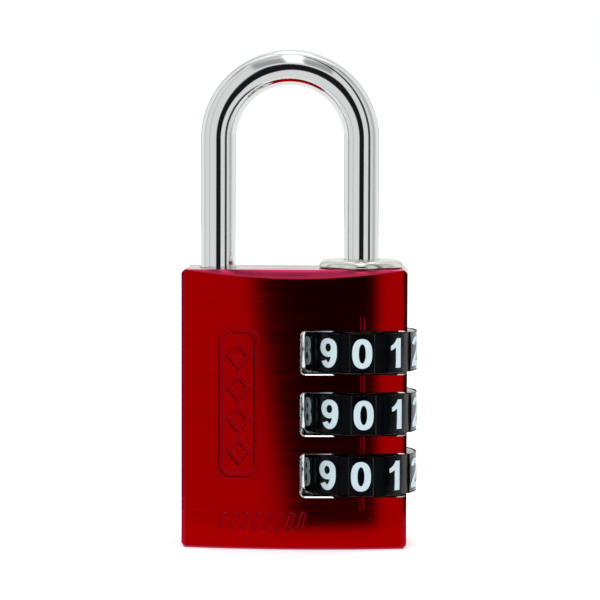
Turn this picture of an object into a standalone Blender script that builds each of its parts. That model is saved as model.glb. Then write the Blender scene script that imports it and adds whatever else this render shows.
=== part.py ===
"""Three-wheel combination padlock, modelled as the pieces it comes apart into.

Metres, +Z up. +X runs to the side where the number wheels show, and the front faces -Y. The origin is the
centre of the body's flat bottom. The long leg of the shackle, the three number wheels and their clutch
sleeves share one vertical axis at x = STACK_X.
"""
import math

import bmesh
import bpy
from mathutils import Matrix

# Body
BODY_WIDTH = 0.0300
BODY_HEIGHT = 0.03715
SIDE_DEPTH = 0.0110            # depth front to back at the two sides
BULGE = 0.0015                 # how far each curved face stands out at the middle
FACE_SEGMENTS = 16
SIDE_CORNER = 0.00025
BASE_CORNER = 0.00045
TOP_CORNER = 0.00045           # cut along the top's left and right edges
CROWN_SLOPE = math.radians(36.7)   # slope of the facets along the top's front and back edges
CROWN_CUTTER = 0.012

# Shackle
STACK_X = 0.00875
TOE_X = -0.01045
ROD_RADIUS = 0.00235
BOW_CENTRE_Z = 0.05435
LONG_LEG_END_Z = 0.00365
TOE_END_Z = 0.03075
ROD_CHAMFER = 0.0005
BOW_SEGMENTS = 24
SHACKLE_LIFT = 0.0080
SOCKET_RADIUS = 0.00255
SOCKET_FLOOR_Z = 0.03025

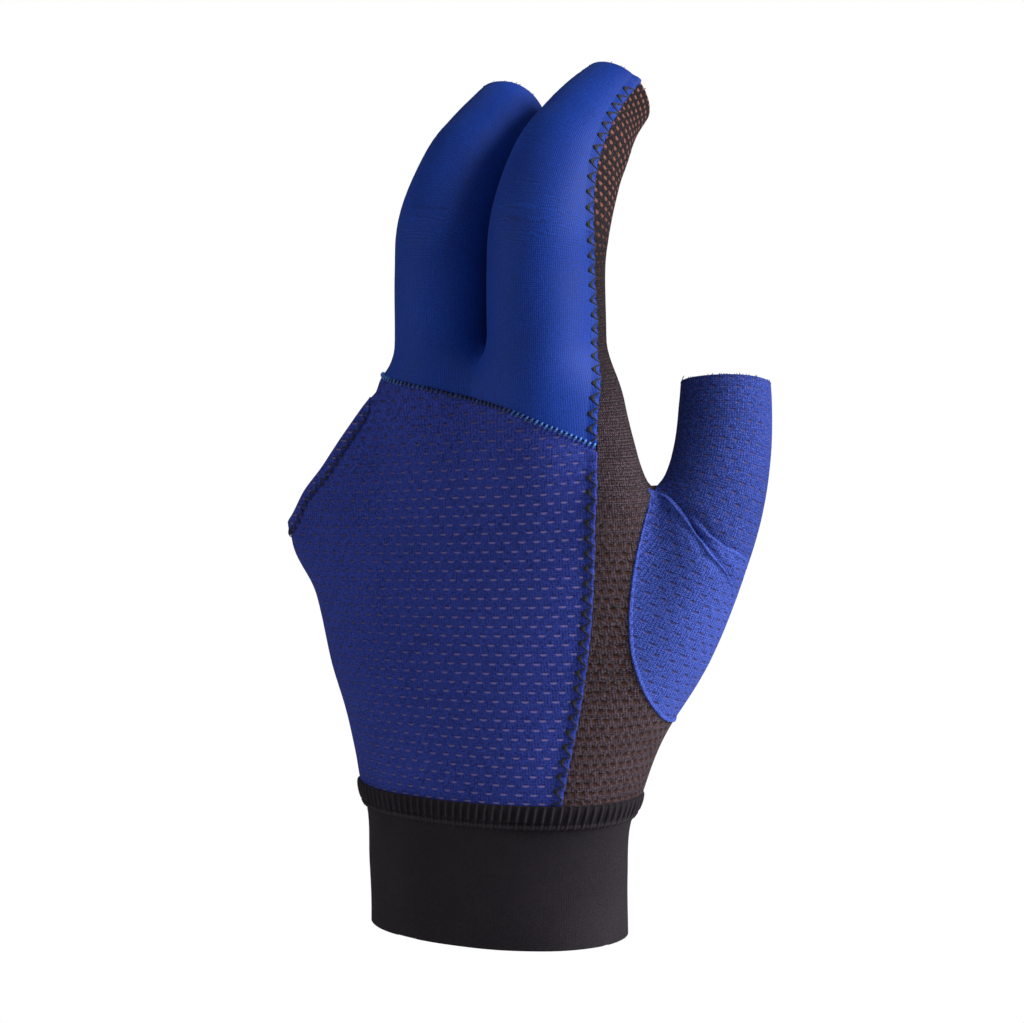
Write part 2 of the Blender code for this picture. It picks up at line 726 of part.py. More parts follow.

***

WRITTEN REQUEST: Return every entry exactly as given.

THE COMPLETED TASK:
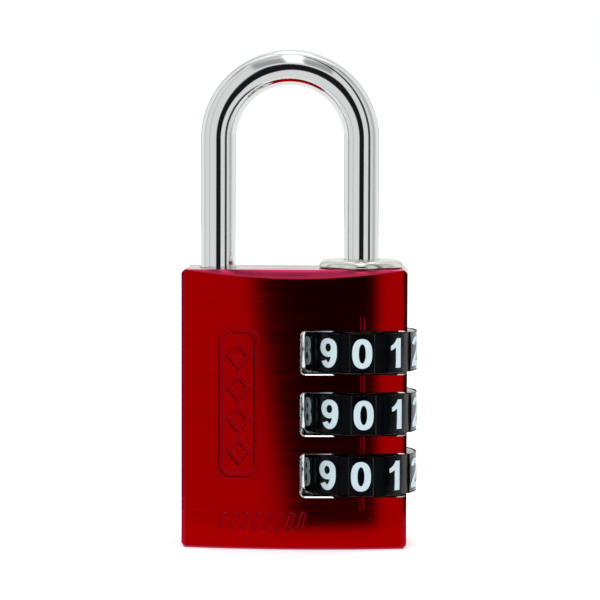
Turn this picture of an object into a standalone Blender script that builds each of its parts. That model is saved as model.glb. Then write the Blender scene script that imports it and adds whatever else this render shows.
=== part.py ===
"""Three-wheel combination padlock, modelled as the pieces it comes apart into.

Metres, +Z up. +X runs to the side where the number wheels show, and the front faces -Y. The origin is the
centre of the body's flat bottom. The long leg of the shackle, the three number wheels and their clutch
sleeves share one vertical axis at x = STACK_X.
"""
import math

import bmesh
import bpy
from mathutils import Matrix

# Body
BODY_WIDTH = 0.0300
BODY_HEIGHT = 0.03715
SIDE_DEPTH = 0.0110            # depth front to back at the two sides
BULGE = 0.0015                 # how far each curved face stands out at the middle
FACE_SEGMENTS = 16
SIDE_CORNER = 0.00025
BASE_CORNER = 0.00045
TOP_CORNER = 0.00045           # cut along the top's left and right edges
CROWN_SLOPE = math.radians(36.7)   # slope of the facets along the top's front and back edges
CROWN_CUTTER = 0.012

# Shackle
STACK_X = 0.00875
TOE_X = -0.01045
ROD_RADIUS = 0.00235
BOW_CENTRE_Z = 0.05435
LONG_LEG_END_Z = 0.00365
TOE_END_Z = 0.03075
ROD_CHAMFER = 0.0005
BOW_SEGMENTS = 24
SHACKLE_LIFT = 0.0080
SOCKET_RADIUS = 0.00255
SOCKET_FLOOR_Z = 0.03025

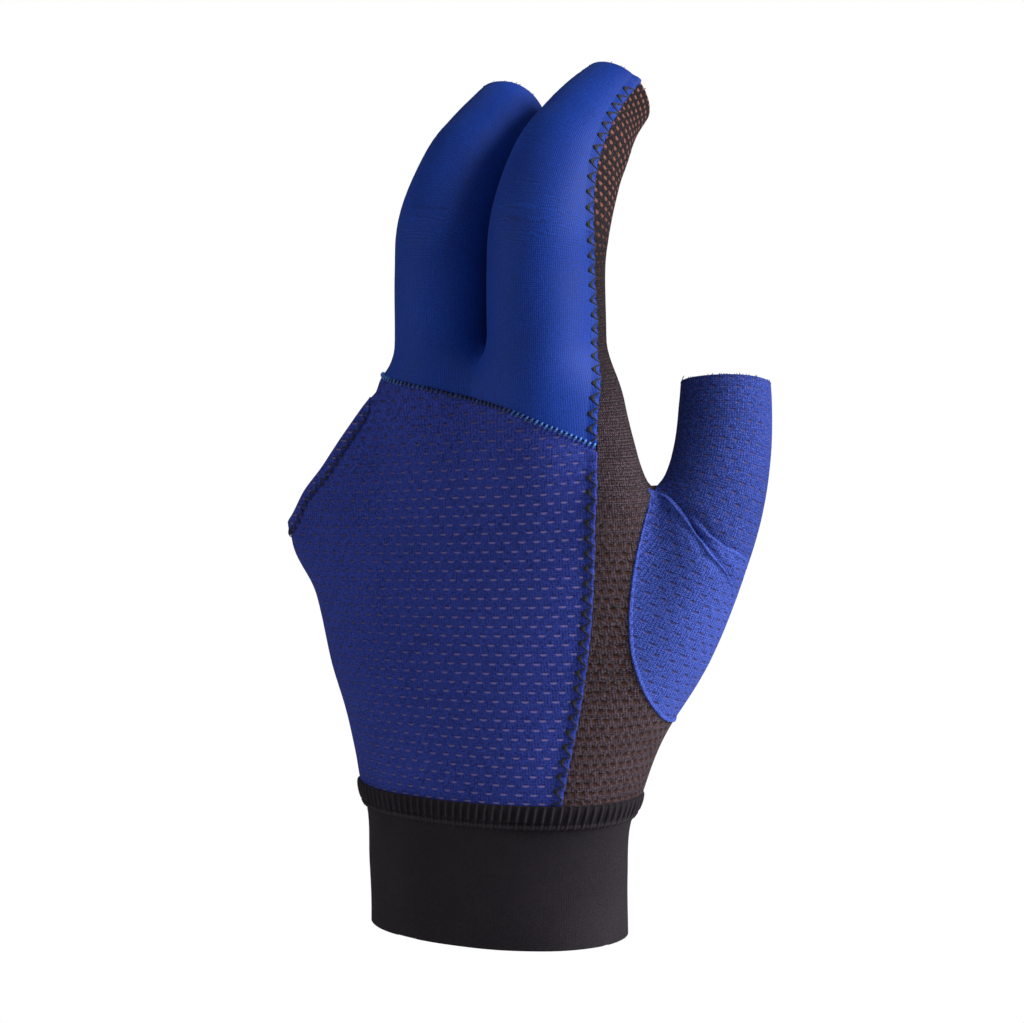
Write part 2 of the Blender code for this picture. It picks up at line 726 of part.py. More parts follow.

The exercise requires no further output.